-- start of Dataset extract --

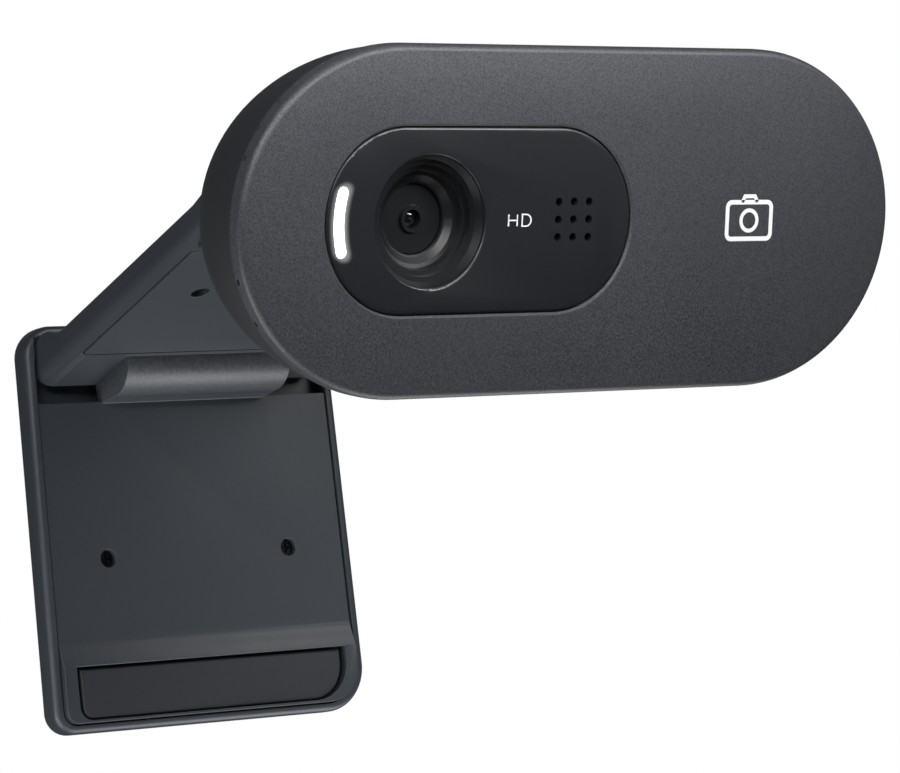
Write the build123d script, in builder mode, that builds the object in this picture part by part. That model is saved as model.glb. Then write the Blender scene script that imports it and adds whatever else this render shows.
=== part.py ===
from build123d import *
import os
from math import atan2, cos, degrees, radians, sin, sqrt

# Webcam on a folding monitor clip, in millimetres.
# The origin is the centre of the arm's underside, which rests on a monitor's top edge.
# +X runs along the head's long side, -Y is the way the lens looks, +Z is up.
# The stored pose has the head upright, the arm sloping back and down, the leg hanging.

# ---- Driving dimensions: head ----
FACE_Y = -52.4            # face plane
HEAD_Z = 13.52            # height of the head's long axis
HEAD_W = 73.0
HEAD_H = 31.34
END_A = 16.91             # half ellipse at each end, along X
PLATE_T = 1.45            # faceplate thickness
RIM_D = 1.75              # depth of the front shell's side band
RIM_T = 1.3
SEAM = 0.2                # hairline between front and rear shells
FACE_ROUND = 0.7
BACK_D = 16.2             # depth of the flat back
DOME_R = 17.0             # dome: inward reach and depth of its quarter curve
DOME_D = 18.0
DOME_POWER = 2.3          # 2 would be an ellipse, more is squarer
SHELL_T = 1.4
NOTCH_TURNS = [62, 51.5, 41.5, 31.5, 21, -19, -34]   # degrees up from the end's middle

BEZEL_X = -11.04
BEZEL_Z = 0.12
BEZEL_W = 33.26
BEZEL_H = 16.57
BEZEL_GAP = 0.08
BEZEL_D = 0.15
BEZEL_T = 1.9
LENS_X = -16.5
LENS_Z = 0.06
LENS_R = 5.89
LED_R = 9.75              # light pipe arc, concentric with the lens
LED_SPAN = 30.5
LED_W = 1.15
MIC_X = -0.85
MIC_Z = 0.12
MIC_PITCH_X = 1.70
MIC_PITCH_Z = 1.60
MIC_HOLE_R = 0.385

DISC_D = 3.3              # depth of the lens barrel's front disc
BARREL_R = 3.1
BOARD_D = 11.2
BOARD_T = 1.0
BOARD_L = 56.0
BOARD_H = 18.0
SHELL_POSTS = [(24.0, 5.5), (24.0, -5.5)]     # board posts on the front shell
BEZEL_POSTS = [(-23.4, 5.0), (-23.4, -4.8)]   # and on the bezel's back
POST_R = 1.5
SCREW_R = 0.7
SHELL_SCREW_X = 30.8

# ---- Driving dimensions: clip arm ----
ARM_SLOPE = 31.2
ARM_HALF = 16.9
ARM_T = 3.2
COVER_HALF = 15.8
COVER_FRONT = -13.9
COVER_REAR = 9.4
COVER_T = 1.0
COVER_GAP = 0.12
COVER_SCREW_X = 9.8
COVER_SCREW_S = -4.65
ROOT_S = 10.2             # the arm's plate ends here between the ears
HINGE_S = 14.07
HINGE_H = 1.27
EAR_R = 3.2
EAR_IN = 10.35
EDGE_UNDER = 1.7          # round along the arm's lower side edges
PIN_R = 0.9
PIN_FIT = 0.03
LIP_HALF = 12.0
LIP_S = -15.8
RIDGE_OUT = 16.2          # low ridges carry the lip's line out to the arm's sides
RIDGE_DROP = 0.5
LIP_T = 1.5
LIP_DROP = 3.0
TILT_Y = -30.4
TILT_Z = 21.52
TILT_R = 3.0
LUG_HALF = 8.0
LUG_R = 3.1
WASHER_T = 0.35
WASHER_FIT = 0.02

# ---- Driving dimensions: clip leg ----
LEG_LEAN = 14.4
LEG_HALF_TOP = 18.3       # half width at the top, growing to the foot
LEG_HALF = 18.85
LEG_TOP = -4.1
LEG_BOTTOM = 37.3
RIM_W = 2.1               # rim plane behind the hinge axis
RIM_ROUND = 0.6
LEG_BACK_W = 6.2
LEG_BACK_ROUND = 2.4
PANEL_W = 2.25
PANEL_INSET = 1.1         # rim's width at each side of the panel
PANEL_T = 1.1
PANEL_TOP = 3.8
PANEL_BOTTOM = 36.3
PANEL_GAP = 0.16
EAR_RECESS_W = 4.1        # floor behind the ears
EAR_RECESS_TOP = -2.3
TROUGH_R = 3.75           # round hollow behind the ears and the knuckle
KNUCKLE_R = 3.6
KNUCKLE_HALF = 9.8
LEG_SCREW_X = 10.9
LEG_SCREW_T = 19.85
RAMP_T = 28.4             # the foot's front swells forward from here
FOOT_T = 30.5
FOOT_W = 1.5
PAD_TOP = 30.9
PAD_BOTTOM = 35.95
PAD_W = 1.8
PAD_BASE = 3.0
PAD_HALF = 15.7
PAD_GAP_X = 0.5
PAD_GAP_T = 0.3
LEG_TOP_ROUND = 3.2       # corner radii of the leg's outline, pocket and recess
LEG_FOOT_ROUNDS = (2.2, 4.8)
POCKET_ROUNDS = (1.4, 4.0)
RECESS_ROUND = 2.2

SLOPE = radians(ARM_SLOPE)
LEAN = radians(LEG_LEAN)


def arm_point(s, h):
    """Side view point of the arm: s runs back along the underside, h up from it."""
    return (s * cos(SLOPE) + h * sin(SLOPE), h * cos(SLOPE) - s * sin(SLOPE))


HINGE_Y, HINGE_Z = arm_point(HINGE_S, HINGE_H)


def leg_point(t, w):
    """Side view point of the leg: t runs down from the hinge axis, w back from it."""
    return (HINGE_Y - t * sin(LEAN) + w * cos(LEAN), HINGE_Z - t * cos(LEAN) - w * sin(LEAN))


FACE = Plane(origin=(0, FACE_Y, HEAD_Z), x_dir=(1, 0, 0), z_dir=(0, -1, 0))
LENS = Plane(origin=(LENS_X, FACE_Y, HEAD_Z + LENS_Z), x_dir=(1, 0, 0), z_dir=(0, -1, 0))
ARM = Plane(origin=(0, 0, 0), x_dir=(1, 0, 0), z_dir=(0, sin(SLOPE), cos(SLOPE)))
LEG = Plane(origin=(0, HINGE_Y, HINGE_Z), x_dir=(1, 0, 0), z_dir=(0, -cos(LEAN), sin(LEAN)))
SIDE = Plane.YZ
LED_ARC = CenterArc((0, 0), LED_R, 180 - LED_SPAN / 2, LED_SPAN)


def pill(inset):
    """The head's outline, moved inwards: two straight sides and two half ellipses."""
    half = HEAD_H / 2 - inset
    reach = END_A - inset
    centre = HEAD_W / 2 - END_A
    Rectangle(2 * centre, 2 * half)
    with GridLocations(2 * centre, 0, 2, 1):
        Ellipse(reach, half)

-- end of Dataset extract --

Instructions for the task
Every line above should be written out again exactly as it stands.

Exercise solution
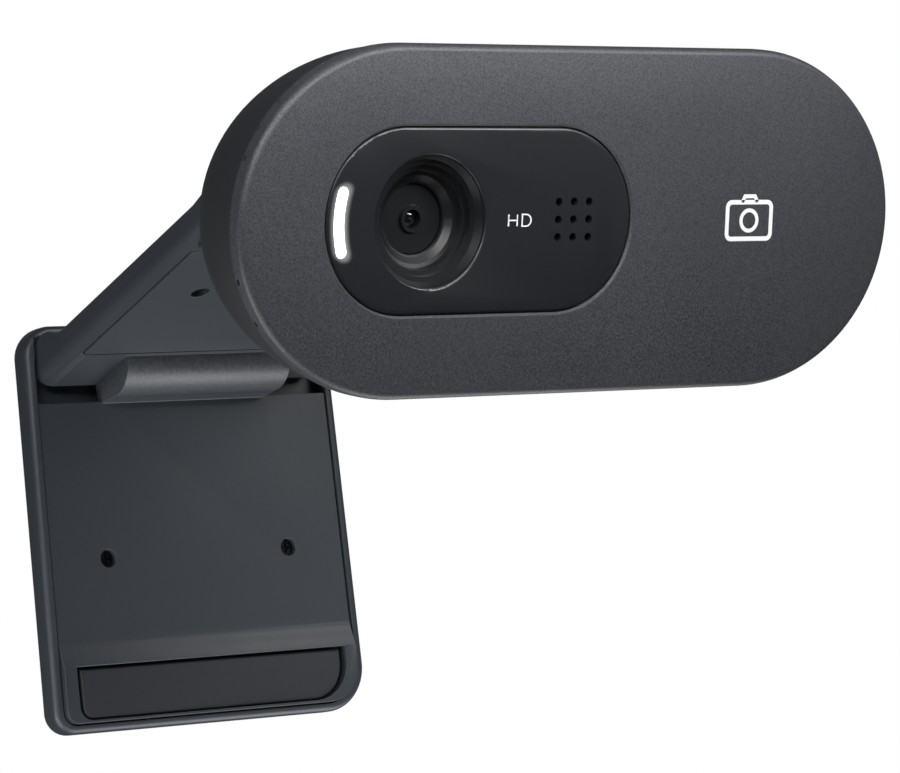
Write the build123d script, in builder mode, that builds the object in this picture part by part. That model is saved as model.glb. Then write the Blender scene script that imports it and adds whatever else this render shows.
=== part.py ===
from build123d import *
import os
from math import atan2, cos, degrees, radians, sin, sqrt

# Webcam on a folding monitor clip, in millimetres.
# The origin is the centre of the arm's underside, which rests on a monitor's top edge.
# +X runs along the head's long side, -Y is the way the lens looks, +Z is up.
# The stored pose has the head upright, the arm sloping back and down, the leg hanging.

# ---- Driving dimensions: head ----
FACE_Y = -52.4            # face plane
HEAD_Z = 13.52            # height of the head's long axis
HEAD_W = 73.0
HEAD_H = 31.34
END_A = 16.91             # half ellipse at each end, along X
PLATE_T = 1.45            # faceplate thickness
RIM_D = 1.75              # depth of the front shell's side band
RIM_T = 1.3
SEAM = 0.2                # hairline between front and rear shells
FACE_ROUND = 0.7
BACK_D = 16.2             # depth of the flat back
DOME_R = 17.0             # dome: inward reach and depth of its quarter curve
DOME_D = 18.0
DOME_POWER = 2.3          # 2 would be an ellipse, more is squarer
SHELL_T = 1.4
NOTCH_TURNS = [62, 51.5, 41.5, 31.5, 21, -19, -34]   # degrees up from the end's middle

BEZEL_X = -11.04
BEZEL_Z = 0.12
BEZEL_W = 33.26
BEZEL_H = 16.57
BEZEL_GAP = 0.08
BEZEL_D = 0.15
BEZEL_T = 1.9
LENS_X = -16.5
LENS_Z = 0.06
LENS_R = 5.89
LED_R = 9.75              # light pipe arc, concentric with the lens
LED_SPAN = 30.5
LED_W = 1.15
MIC_X = -0.85
MIC_Z = 0.12
MIC_PITCH_X = 1.70
MIC_PITCH_Z = 1.60
MIC_HOLE_R = 0.385

DISC_D = 3.3              # depth of the lens barrel's front disc
BARREL_R = 3.1
BOARD_D = 11.2
BOARD_T = 1.0
BOARD_L = 56.0
BOARD_H = 18.0
SHELL_POSTS = [(24.0, 5.5), (24.0, -5.5)]     # board posts on the front shell
BEZEL_POSTS = [(-23.4, 5.0), (-23.4, -4.8)]   # and on the bezel's back
POST_R = 1.5
SCREW_R = 0.7
SHELL_SCREW_X = 30.8

# ---- Driving dimensions: clip arm ----
ARM_SLOPE = 31.2
ARM_HALF = 16.9
ARM_T = 3.2
COVER_HALF = 15.8
COVER_FRONT = -13.9
COVER_REAR = 9.4
COVER_T = 1.0
COVER_GAP = 0.12
COVER_SCREW_X = 9.8
COVER_SCREW_S = -4.65
ROOT_S = 10.2             # the arm's plate ends here between the ears
HINGE_S = 14.07
HINGE_H = 1.27
EAR_R = 3.2
EAR_IN = 10.35
EDGE_UNDER = 1.7          # round along the arm's lower side edges
PIN_R = 0.9
PIN_FIT = 0.03
LIP_HALF = 12.0
LIP_S = -15.8
RIDGE_OUT = 16.2          # low ridges carry the lip's line out to the arm's sides
RIDGE_DROP = 0.5
LIP_T = 1.5
LIP_DROP = 3.0
TILT_Y = -30.4
TILT_Z = 21.52
TILT_R = 3.0
LUG_HALF = 8.0
LUG_R = 3.1
WASHER_T = 0.35
WASHER_FIT = 0.02

# ---- Driving dimensions: clip leg ----
LEG_LEAN = 14.4
LEG_HALF_TOP = 18.3       # half width at the top, growing to the foot
LEG_HALF = 18.85
LEG_TOP = -4.1
LEG_BOTTOM = 37.3
RIM_W = 2.1               # rim plane behind the hinge axis
RIM_ROUND = 0.6
LEG_BACK_W = 6.2
LEG_BACK_ROUND = 2.4
PANEL_W = 2.25
PANEL_INSET = 1.1         # rim's width at each side of the panel
PANEL_T = 1.1
PANEL_TOP = 3.8
PANEL_BOTTOM = 36.3
PANEL_GAP = 0.16
EAR_RECESS_W = 4.1        # floor behind the ears
EAR_RECESS_TOP = -2.3
TROUGH_R = 3.75           # round hollow behind the ears and the knuckle
KNUCKLE_R = 3.6
KNUCKLE_HALF = 9.8
LEG_SCREW_X = 10.9
LEG_SCREW_T = 19.85
RAMP_T = 28.4             # the foot's front swells forward from here
FOOT_T = 30.5
FOOT_W = 1.5
PAD_TOP = 30.9
PAD_BOTTOM = 35.95
PAD_W = 1.8
PAD_BASE = 3.0
PAD_HALF = 15.7
PAD_GAP_X = 0.5
PAD_GAP_T = 0.3
LEG_TOP_ROUND = 3.2       # corner radii of the leg's outline, pocket and recess
LEG_FOOT_ROUNDS = (2.2, 4.8)
POCKET_ROUNDS = (1.4, 4.0)
RECESS_ROUND = 2.2

SLOPE = radians(ARM_SLOPE)
LEAN = radians(LEG_LEAN)


def arm_point(s, h):
    """Side view point of the arm: s runs back along the underside, h up from it."""
    return (s * cos(SLOPE) + h * sin(SLOPE), h * cos(SLOPE) - s * sin(SLOPE))


HINGE_Y, HINGE_Z = arm_point(HINGE_S, HINGE_H)


def leg_point(t, w):
    """Side view point of the leg: t runs down from the hinge axis, w back from it."""
    return (HINGE_Y - t * sin(LEAN) + w * cos(LEAN), HINGE_Z - t * cos(LEAN) - w * sin(LEAN))


FACE = Plane(origin=(0, FACE_Y, HEAD_Z), x_dir=(1, 0, 0), z_dir=(0, -1, 0))
LENS = Plane(origin=(LENS_X, FACE_Y, HEAD_Z + LENS_Z), x_dir=(1, 0, 0), z_dir=(0, -1, 0))
ARM = Plane(origin=(0, 0, 0), x_dir=(1, 0, 0), z_dir=(0, sin(SLOPE), cos(SLOPE)))
LEG = Plane(origin=(0, HINGE_Y, HINGE_Z), x_dir=(1, 0, 0), z_dir=(0, -cos(LEAN), sin(LEAN)))
SIDE = Plane.YZ
LED_ARC = CenterArc((0, 0), LED_R, 180 - LED_SPAN / 2, LED_SPAN)


def pill(inset):
    """The head's outline, moved inwards: two straight sides and two half ellipses."""
    half = HEAD_H / 2 - inset
    reach = END_A - inset
    centre = HEAD_W / 2 - END_A
    Rectangle(2 * centre, 2 * half)
    with GridLocations(2 * centre, 0, 2, 1):
        Ellipse(reach, half)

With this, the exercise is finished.